Her fear became desperation. And she would sell her last piece of jewelry just to buy the illusion of safety.
Then there were the guild elites, strutting like peacocks in human skin. For them, Cisco had treasures wrapped not in utility, but in luxury. "This ring," he would say smoothly, "was once pulled from the depths of a rank-B dungeon. Only a few of its kind exist. Imagine the envy in your rival’s eyes when they see it on your finger."
Their pride became greed. And they would pay ten times its worth just to bask in admiration.
This was Cisco’s art. He never lied outright; lies were too fragile, too easily broken. Instead, he polished truths until they gleamed, then tilted them just enough to cast a shadow where none existed. He whispered stories into the ears of the desperate, fanned sparks of insecurity into roaring flames, and smiled while his customers convinced themselves that they must have what he offered.

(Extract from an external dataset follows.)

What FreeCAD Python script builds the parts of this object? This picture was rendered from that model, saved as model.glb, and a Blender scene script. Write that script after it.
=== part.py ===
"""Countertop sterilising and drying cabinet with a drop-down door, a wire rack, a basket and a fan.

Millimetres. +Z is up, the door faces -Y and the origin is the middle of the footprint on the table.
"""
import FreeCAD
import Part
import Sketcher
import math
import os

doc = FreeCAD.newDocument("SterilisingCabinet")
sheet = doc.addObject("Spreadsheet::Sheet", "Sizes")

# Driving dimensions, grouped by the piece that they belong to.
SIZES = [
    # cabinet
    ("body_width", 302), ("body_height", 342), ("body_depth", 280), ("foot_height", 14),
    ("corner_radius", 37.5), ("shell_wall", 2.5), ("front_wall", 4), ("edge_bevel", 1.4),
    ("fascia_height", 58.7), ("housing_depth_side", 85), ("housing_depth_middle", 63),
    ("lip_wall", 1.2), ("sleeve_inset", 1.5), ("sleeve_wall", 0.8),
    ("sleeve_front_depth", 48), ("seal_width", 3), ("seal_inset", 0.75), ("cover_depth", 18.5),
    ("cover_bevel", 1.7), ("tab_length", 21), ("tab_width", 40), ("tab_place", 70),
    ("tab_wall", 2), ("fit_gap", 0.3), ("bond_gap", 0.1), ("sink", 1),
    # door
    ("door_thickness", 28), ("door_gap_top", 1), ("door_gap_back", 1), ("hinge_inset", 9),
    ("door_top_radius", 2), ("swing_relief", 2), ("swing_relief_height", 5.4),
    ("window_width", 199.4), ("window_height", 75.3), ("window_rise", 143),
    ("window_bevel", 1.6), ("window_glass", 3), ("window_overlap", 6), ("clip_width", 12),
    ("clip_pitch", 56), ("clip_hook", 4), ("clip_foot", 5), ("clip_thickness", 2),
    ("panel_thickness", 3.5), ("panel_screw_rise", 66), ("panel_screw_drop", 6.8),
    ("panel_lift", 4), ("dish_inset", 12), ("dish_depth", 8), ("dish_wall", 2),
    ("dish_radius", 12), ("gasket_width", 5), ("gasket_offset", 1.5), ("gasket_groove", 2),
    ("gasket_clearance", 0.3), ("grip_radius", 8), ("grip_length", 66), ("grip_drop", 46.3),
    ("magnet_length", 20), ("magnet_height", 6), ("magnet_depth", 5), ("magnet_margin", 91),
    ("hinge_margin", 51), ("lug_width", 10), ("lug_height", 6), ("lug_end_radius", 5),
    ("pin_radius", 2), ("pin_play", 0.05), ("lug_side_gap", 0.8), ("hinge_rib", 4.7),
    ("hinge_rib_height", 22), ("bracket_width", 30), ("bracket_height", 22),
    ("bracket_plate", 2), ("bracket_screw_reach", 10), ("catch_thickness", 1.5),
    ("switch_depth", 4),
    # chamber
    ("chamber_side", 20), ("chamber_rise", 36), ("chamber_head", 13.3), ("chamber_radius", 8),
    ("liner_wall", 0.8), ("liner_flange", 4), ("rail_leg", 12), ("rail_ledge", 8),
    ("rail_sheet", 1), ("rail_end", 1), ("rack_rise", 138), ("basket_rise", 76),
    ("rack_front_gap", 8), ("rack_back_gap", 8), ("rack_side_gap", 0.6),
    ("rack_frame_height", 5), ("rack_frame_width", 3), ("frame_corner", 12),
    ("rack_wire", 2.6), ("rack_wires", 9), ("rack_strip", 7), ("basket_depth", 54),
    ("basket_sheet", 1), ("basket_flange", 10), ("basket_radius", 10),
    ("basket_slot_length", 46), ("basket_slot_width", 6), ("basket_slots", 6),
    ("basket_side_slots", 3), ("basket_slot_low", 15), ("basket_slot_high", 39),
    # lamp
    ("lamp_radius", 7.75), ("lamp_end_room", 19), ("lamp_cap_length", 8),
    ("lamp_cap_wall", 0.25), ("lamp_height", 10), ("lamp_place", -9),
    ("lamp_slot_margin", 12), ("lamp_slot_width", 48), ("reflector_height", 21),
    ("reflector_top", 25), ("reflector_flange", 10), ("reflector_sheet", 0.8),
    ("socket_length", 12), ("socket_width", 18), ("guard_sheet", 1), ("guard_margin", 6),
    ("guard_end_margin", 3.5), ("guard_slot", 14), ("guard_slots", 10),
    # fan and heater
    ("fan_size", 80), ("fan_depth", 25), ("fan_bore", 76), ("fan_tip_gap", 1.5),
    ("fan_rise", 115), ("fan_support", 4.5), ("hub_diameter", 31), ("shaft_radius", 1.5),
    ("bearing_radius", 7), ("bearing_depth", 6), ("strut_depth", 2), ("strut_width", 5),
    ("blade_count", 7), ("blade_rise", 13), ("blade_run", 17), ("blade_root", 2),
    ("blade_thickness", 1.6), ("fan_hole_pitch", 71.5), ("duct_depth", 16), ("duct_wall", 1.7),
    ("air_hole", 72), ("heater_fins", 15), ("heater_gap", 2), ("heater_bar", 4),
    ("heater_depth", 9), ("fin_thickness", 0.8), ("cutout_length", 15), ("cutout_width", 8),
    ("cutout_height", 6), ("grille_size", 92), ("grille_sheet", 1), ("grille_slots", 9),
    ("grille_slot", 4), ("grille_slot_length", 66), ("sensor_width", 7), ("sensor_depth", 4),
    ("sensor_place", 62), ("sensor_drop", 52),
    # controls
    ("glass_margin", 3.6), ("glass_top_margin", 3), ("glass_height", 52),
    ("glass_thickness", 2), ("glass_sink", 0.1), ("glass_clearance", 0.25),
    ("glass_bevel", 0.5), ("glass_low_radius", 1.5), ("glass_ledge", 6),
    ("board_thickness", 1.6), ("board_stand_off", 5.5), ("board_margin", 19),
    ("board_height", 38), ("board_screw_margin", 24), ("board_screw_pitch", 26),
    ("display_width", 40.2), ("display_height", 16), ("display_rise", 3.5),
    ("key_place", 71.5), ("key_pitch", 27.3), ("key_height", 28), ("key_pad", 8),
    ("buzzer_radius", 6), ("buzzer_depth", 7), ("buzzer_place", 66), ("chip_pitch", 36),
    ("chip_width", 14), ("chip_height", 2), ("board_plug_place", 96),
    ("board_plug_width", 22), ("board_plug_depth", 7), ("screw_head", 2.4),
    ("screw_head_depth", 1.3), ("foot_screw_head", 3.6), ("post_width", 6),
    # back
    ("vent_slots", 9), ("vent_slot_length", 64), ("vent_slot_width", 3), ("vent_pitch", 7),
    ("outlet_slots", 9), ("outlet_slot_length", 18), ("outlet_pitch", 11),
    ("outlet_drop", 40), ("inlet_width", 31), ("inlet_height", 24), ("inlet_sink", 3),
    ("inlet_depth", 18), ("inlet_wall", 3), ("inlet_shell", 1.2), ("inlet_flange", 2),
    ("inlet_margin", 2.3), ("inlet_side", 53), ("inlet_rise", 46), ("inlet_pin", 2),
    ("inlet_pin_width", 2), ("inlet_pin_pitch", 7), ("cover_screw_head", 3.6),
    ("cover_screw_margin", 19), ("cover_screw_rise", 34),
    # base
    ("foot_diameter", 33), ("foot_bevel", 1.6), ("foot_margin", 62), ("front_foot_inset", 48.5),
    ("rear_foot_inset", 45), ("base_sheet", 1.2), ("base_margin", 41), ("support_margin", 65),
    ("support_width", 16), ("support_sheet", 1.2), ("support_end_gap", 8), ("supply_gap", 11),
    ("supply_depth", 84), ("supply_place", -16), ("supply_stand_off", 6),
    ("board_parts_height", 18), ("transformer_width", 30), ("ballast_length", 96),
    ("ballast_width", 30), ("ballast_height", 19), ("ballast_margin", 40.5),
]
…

In truth, most of them could have lived perfectly fine without those artifacts. But Cisco understood a deeper truth about humans:
They would rather suffer poverty with a talisman around their necks... than risk being caught without it, wondering what if.
And so his business thrived. Not because the artifacts themselves were priceless
But because the desires he created in people made them believe they were.
That was the new economy. Strength ruled the world, but cunning greased its wheels. Hunters brought back the treasures, but men like Cisco made sure those treasures became priceless.
And that was how an ordinary man, denied power by the System itself, carved his place in a world where the survival of the fittest was the only law.